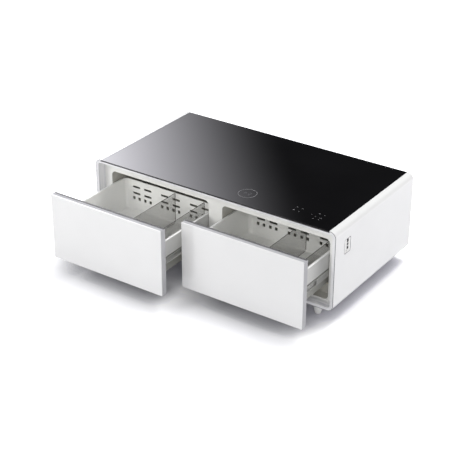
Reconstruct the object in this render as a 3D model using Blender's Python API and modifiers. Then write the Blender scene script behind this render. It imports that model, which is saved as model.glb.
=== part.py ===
"""A low coffee table whose body is a refrigerator with two drawers under a glass top.

Metres, +Z up. The drawers face -Y and the socket is on the +X side. The table stands
with both drawers drawn part of the way out, and the origin is on the floor under the
middle of it as it stands.
"""

import math

import bmesh
import bpy
from mathutils import Matrix, Vector

# Cabinet
WIDTH = 1.300
DEPTH = 0.700
HEIGHT = 0.450
FOOT_HEIGHT = 0.064
SHELL_WALL = 0.014
SHELL_RADIUS = 0.030

# Fits
GAP = 0.0003
OVERRUN = 0.002

# Glass top
GLASS_INSET = 0.034
GLASS_THICKNESS = 0.005
GLASS_RADIUS = 0.002

# Front trim: a lip over the shell's front edge and a sleeve that lines the recess
TRIM_LIP = 0.002
TRIM_WALL = 0.0017
TRIM_DEPTH = 0.050

# Fascia and its two openings
FASCIA_THICKNESS = 0.004
SIDE_STRIP = 0.038
TOP_STRIP = 0.052
BOTTOM_STRIP = 0.0035
MULLION = 0.073
OPENING_RADIUS = 0.022

# Compartments; the sill rises by a share of an opening's height
LINER_WALL = 0.0025
LINER_RADIUS = 0.012
SILL_DEPTH = 0.056
SILL_RISE_SHARE = 0.1491
FOAM_BEHIND = 0.0275
MACHINE_BAY = 0.184

# Back panel and its louvres
BACK_THICKNESS = 0.004
BACK_SETBACK = 0.002
LOUVRE_LENGTH = 0.180
LOUVRE_HEIGHT = 0.006
LOUVRE_PITCH = 0.018
LOUVRE_MARGIN = 0.035
LOUVRE_ROWS = 8

# Drawer fronts
PANEL_SIDE_GAP = 0.004
PANEL_MIDDLE_GAP = 0.022
PANEL_BOTTOM_GAP = 0.005
FINGER_GAP = 0.028
PANEL_THICKNESS = 0.032
PANEL_SKIN = 0.004
PANEL_RADIUS = 0.002
FRAME_WALL = 0.002
INNER_PANEL_THICKNESS = 0.010
INNER_PANEL_INSET = 0.008
GASKET_INSET = 0.015
GASKET_WIDTH = 0.010
GASKET_RADIUS = 0.006

# Drawer tubs and their rails. A tub's rim and floor stand off by shares of an opening's
# height, and a rail's height is a share of its tub's
RAIL_CLEARANCE = 0.004
RAIL_DEPTH = 0.0085
RAIL_HEIGHT_SHARE = 0.4845
RAIL_STEEL = 0.0012
TUB_RIM_SHARE = 0.2144
TUB_FLOOR_SHARE = 0.0972
TUB_BACK_CLEARANCE = 0.0060
TUB_WALL = 0.003
TUB_RADIUS = 0.020

# Air slots in a tub's back wall, whose columns stand at shares of its width and rows at
# shares of its height
VENT_COLUMN_SHARE = 0.1255
VENT_PAIR_SHARE = 0.3147
VENT_SLOT_WIDTH = 0.044
VENT_SLOT_HEIGHT = 0.0085
VENT_FIRST_SHARE = 0.2205
VENT_ROW_SHARE = 0.205
VENT_PORT_SHARE = 0.590
VENT_PORT_WIDTH = 0.014
VENT_PORT_HEIGHT = 0.016
VENT_PORT_PITCH = 0.032
VENT_PORT_RADIUS = 0.003

# Dividers, placed as shares of a tub's inner width from its left side
DIVIDER_THICKNESS = 0.0035
LEFT_DIVIDER_SHARES = (0.555, 0.872)
RIGHT_DIVIDER_SHARES = (0.580, 0.924)

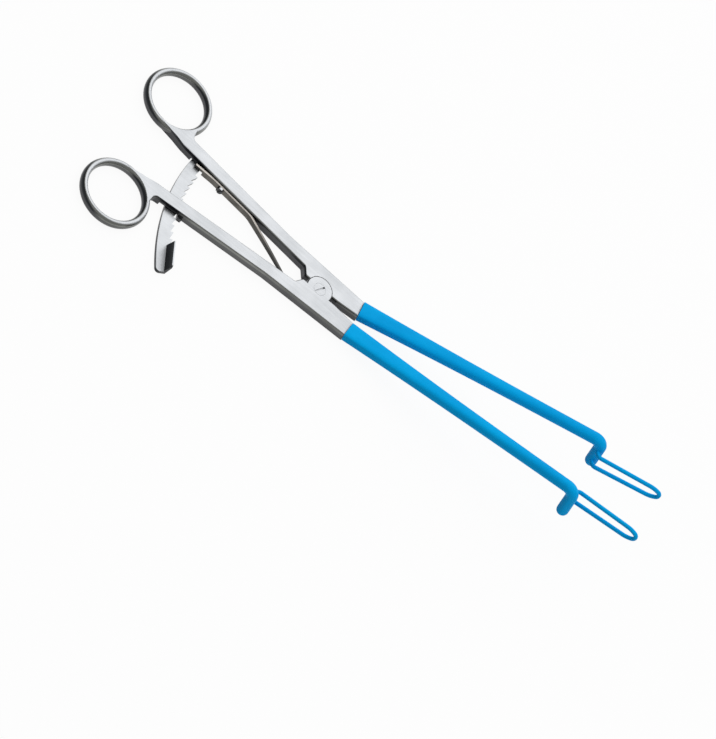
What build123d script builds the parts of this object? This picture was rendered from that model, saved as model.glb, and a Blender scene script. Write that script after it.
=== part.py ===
from build123d import *
from math import atan2, copysign, cos, degrees, hypot, radians, sin, tan
import os

# Ring-handled speculum with two arms that open when the handles are squeezed.
# Millimetres. +X runs to the blade tips, +Y to the upper arm, +Z up along the
# pivot screw. The origin is on the pivot axis, in the flat underside.

# Forging
thickness = 4.0
edge_round = 0.6

# Finger rings
ring_x = -82.1
ring_y = 26.3
ring_radius = 12.66
ring_section = 3.9
web_corner_radius = 1.6
web_hole_margin = 0.5
web_top_angle = -22.0
web_overlap = 2.0

# Handle shanks
shank_width = 5.4
shank_offset = 6.0
shank_splay = 6.0

# Lap joint
ear_radius = 5.1
ear_gap = 0.1
recess_clearance = 0.25
cheek_inner = 1.05
cheek_front = 8.0
cheek_back = 7.3
step_length = 2.1
cheek_round = 0.8
blend_radius = 20.0
joint_outer = 9.9
joint_splay = 2.6
neck_x = 15.5
neck_inner = 2.0
neck_relief_length = 4.5
neck_relief_height = 0.4

# Pivot screw
screw_radius = 1.6
screw_head_radius = 2.45
screw_head_height = 1.3
screw_clearance = 0.05
slot_width = 0.7
slot_depth = 0.7
slot_angle = 60.0
slot_overrun = 1.0

# Jaw rods, measured from the end of the neck
jaw_offset = 5.6
jaw_height = 2.1
jaw_splay = 4.5
jaw_rise = 12.8
jaw_length = 103.2
jaw_start_width = 7.1
jaw_start_height = 3.6
jaw_start_fullness = 5.0
jaw_middle_fullness = 2.5
jaw_end_diameter = 4.1
jaw_root_length = 1.3
elbow_radius = 3.5
foot_length = 12.0
coating_thickness = 0.32
coating_start = 1.85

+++

Your task is to repeat the data exactly; please include every line.

Full output:
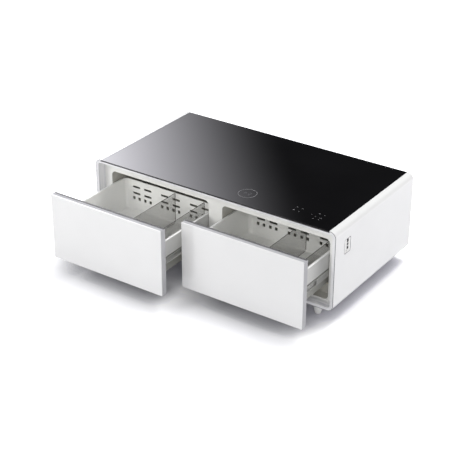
Reconstruct the object in this render as a 3D model using Blender's Python API and modifiers. Then write the Blender scene script behind this render. It imports that model, which is saved as model.glb.
=== part.py ===
"""A low coffee table whose body is a refrigerator with two drawers under a glass top.

Metres, +Z up. The drawers face -Y and the socket is on the +X side. The table stands
with both drawers drawn part of the way out, and the origin is on the floor under the
middle of it as it stands.
"""

import math

import bmesh
import bpy
from mathutils import Matrix, Vector

# Cabinet
WIDTH = 1.300
DEPTH = 0.700
HEIGHT = 0.450
FOOT_HEIGHT = 0.064
SHELL_WALL = 0.014
SHELL_RADIUS = 0.030

# Fits
GAP = 0.0003
OVERRUN = 0.002

# Glass top
GLASS_INSET = 0.034
GLASS_THICKNESS = 0.005
GLASS_RADIUS = 0.002

# Front trim: a lip over the shell's front edge and a sleeve that lines the recess
TRIM_LIP = 0.002
TRIM_WALL = 0.0017
TRIM_DEPTH = 0.050

# Fascia and its two openings
FASCIA_THICKNESS = 0.004
SIDE_STRIP = 0.038
TOP_STRIP = 0.052
BOTTOM_STRIP = 0.0035
MULLION = 0.073
OPENING_RADIUS = 0.022

# Compartments; the sill rises by a share of an opening's height
LINER_WALL = 0.0025
LINER_RADIUS = 0.012
SILL_DEPTH = 0.056
SILL_RISE_SHARE = 0.1491
FOAM_BEHIND = 0.0275
MACHINE_BAY = 0.184

# Back panel and its louvres
BACK_THICKNESS = 0.004
BACK_SETBACK = 0.002
LOUVRE_LENGTH = 0.180
LOUVRE_HEIGHT = 0.006
LOUVRE_PITCH = 0.018
LOUVRE_MARGIN = 0.035
LOUVRE_ROWS = 8

# Drawer fronts
PANEL_SIDE_GAP = 0.004
PANEL_MIDDLE_GAP = 0.022
PANEL_BOTTOM_GAP = 0.005
FINGER_GAP = 0.028
PANEL_THICKNESS = 0.032
PANEL_SKIN = 0.004
PANEL_RADIUS = 0.002
FRAME_WALL = 0.002
INNER_PANEL_THICKNESS = 0.010
INNER_PANEL_INSET = 0.008
GASKET_INSET = 0.015
GASKET_WIDTH = 0.010
GASKET_RADIUS = 0.006

# Drawer tubs and their rails. A tub's rim and floor stand off by shares of an opening's
# height, and a rail's height is a share of its tub's
RAIL_CLEARANCE = 0.004
RAIL_DEPTH = 0.0085
RAIL_HEIGHT_SHARE = 0.4845
RAIL_STEEL = 0.0012
TUB_RIM_SHARE = 0.2144
TUB_FLOOR_SHARE = 0.0972
TUB_BACK_CLEARANCE = 0.0060
TUB_WALL = 0.003
TUB_RADIUS = 0.020

# Air slots in a tub's back wall, whose columns stand at shares of its width and rows at
# shares of its height
VENT_COLUMN_SHARE = 0.1255
VENT_PAIR_SHARE = 0.3147
VENT_SLOT_WIDTH = 0.044
VENT_SLOT_HEIGHT = 0.0085
VENT_FIRST_SHARE = 0.2205
VENT_ROW_SHARE = 0.205
VENT_PORT_SHARE = 0.590
VENT_PORT_WIDTH = 0.014
VENT_PORT_HEIGHT = 0.016
VENT_PORT_PITCH = 0.032
VENT_PORT_RADIUS = 0.003

# Dividers, placed as shares of a tub's inner width from its left side
DIVIDER_THICKNESS = 0.0035
LEFT_DIVIDER_SHARES = (0.555, 0.872)
RIGHT_DIVIDER_SHARES = (0.580, 0.924)

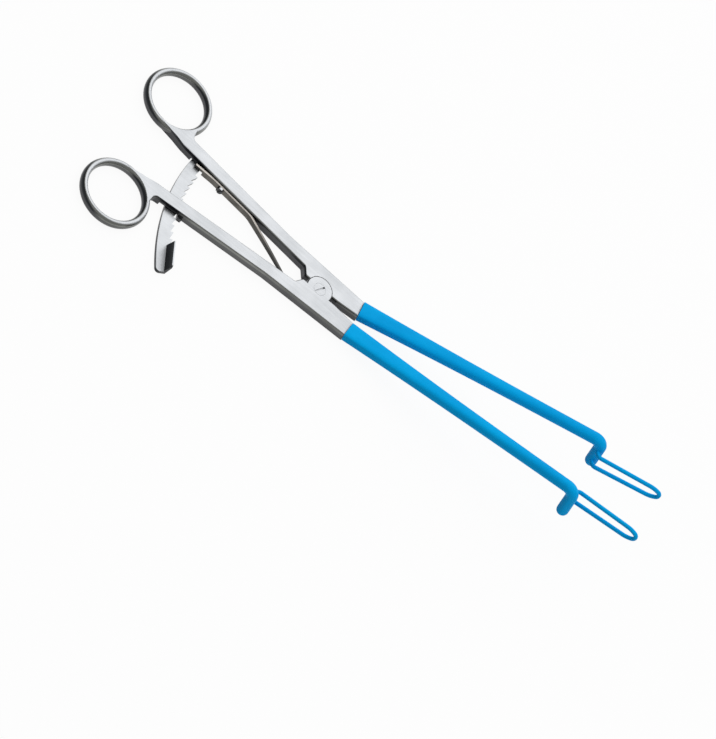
What build123d script builds the parts of this object? This picture was rendered from that model, saved as model.glb, and a Blender scene script. Write that script after it.
=== part.py ===
from build123d import *
from math import atan2, copysign, cos, degrees, hypot, radians, sin, tan
import os

# Ring-handled speculum with two arms that open when the handles are squeezed.
# Millimetres. +X runs to the blade tips, +Y to the upper arm, +Z up along the
# pivot screw. The origin is on the pivot axis, in the flat underside.

# Forging
thickness = 4.0
edge_round = 0.6

# Finger rings
ring_x = -82.1
ring_y = 26.3
ring_radius = 12.66
ring_section = 3.9
web_corner_radius = 1.6
web_hole_margin = 0.5
web_top_angle = -22.0
web_overlap = 2.0

# Handle shanks
shank_width = 5.4
shank_offset = 6.0
shank_splay = 6.0

# Lap joint
ear_radius = 5.1
ear_gap = 0.1
recess_clearance = 0.25
cheek_inner = 1.05
cheek_front = 8.0
cheek_back = 7.3
step_length = 2.1
cheek_round = 0.8
blend_radius = 20.0
joint_outer = 9.9
joint_splay = 2.6
neck_x = 15.5
neck_inner = 2.0
neck_relief_length = 4.5
neck_relief_height = 0.4

# Pivot screw
screw_radius = 1.6
screw_head_radius = 2.45
screw_head_height = 1.3
screw_clearance = 0.05
slot_width = 0.7
slot_depth = 0.7
slot_angle = 60.0
slot_overrun = 1.0

# Jaw rods, measured from the end of the neck
jaw_offset = 5.6
jaw_height = 2.1
jaw_splay = 4.5
jaw_rise = 12.8
jaw_length = 103.2
jaw_start_width = 7.1
jaw_start_height = 3.6
jaw_start_fullness = 5.0
jaw_middle_fullness = 2.5
jaw_end_diameter = 4.1
jaw_root_length = 1.3
elbow_radius = 3.5
foot_length = 12.0
coating_thickness = 0.32
coating_start = 1.85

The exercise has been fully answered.